Some legal experts say that, from a competition perspective, things are more complicated.

“Once people are in an ecosystem, they are very locked in,” said John Bergmayer, an attorney at the consumer advocacy organization Public Knowledge.

“I have an investment in the apps I bought, I have all kinds of data and stuff. It would be a huge hassle to switch, and so most people just don’t.”

Scrutiny of app store policies has spiked internationally in the past year amid a wider turn against Big Tech.

European officials announced a probe of Apple’s rules last summer. British authorities said in March they, too, were investigating. Last month Apple was fined $12 million in Russia over alleged anti-competitive app store policies; the company has disputed the allegations.

Last year, an investigation and report by the House Judiciary Committee’s antitrust panel concluded that Apple, Amazon, Facebook and Google enjoyed “monopoly power” and exercised it in ways that hindered innovation and reduced consumer choice.

Apple and Google were forced to defend their app store policies before a US Senate hearing last month led by the powerful antitrust subcommittee.

Major app companies including Spotify, Tile and Match Group — which owns the dating app Tinder — accused Apple and Google of everything from exorbitant marketplace fees to retaliation for refusing to comply with the platforms’ terms.

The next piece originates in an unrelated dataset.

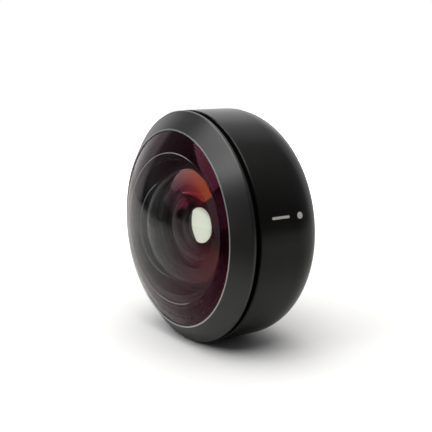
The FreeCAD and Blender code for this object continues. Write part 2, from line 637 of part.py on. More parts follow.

Apple and Google rejected those allegations, arguing in the hearing that their platform policies helped ensure the safety and security of their app stores and that they do not engage in retaliatory behaviour.

But prominent lawmakers were not persuaded; subcommittee chair Senator Amy Klobuchar vowed to investigate claims of retaliation and Senator Mike Lee, the panel’s top Republican, called Apple and Google’s power over Americans “unprecedented.”

At several points, both lawmakers quoted directly from documents filed in the Epic case.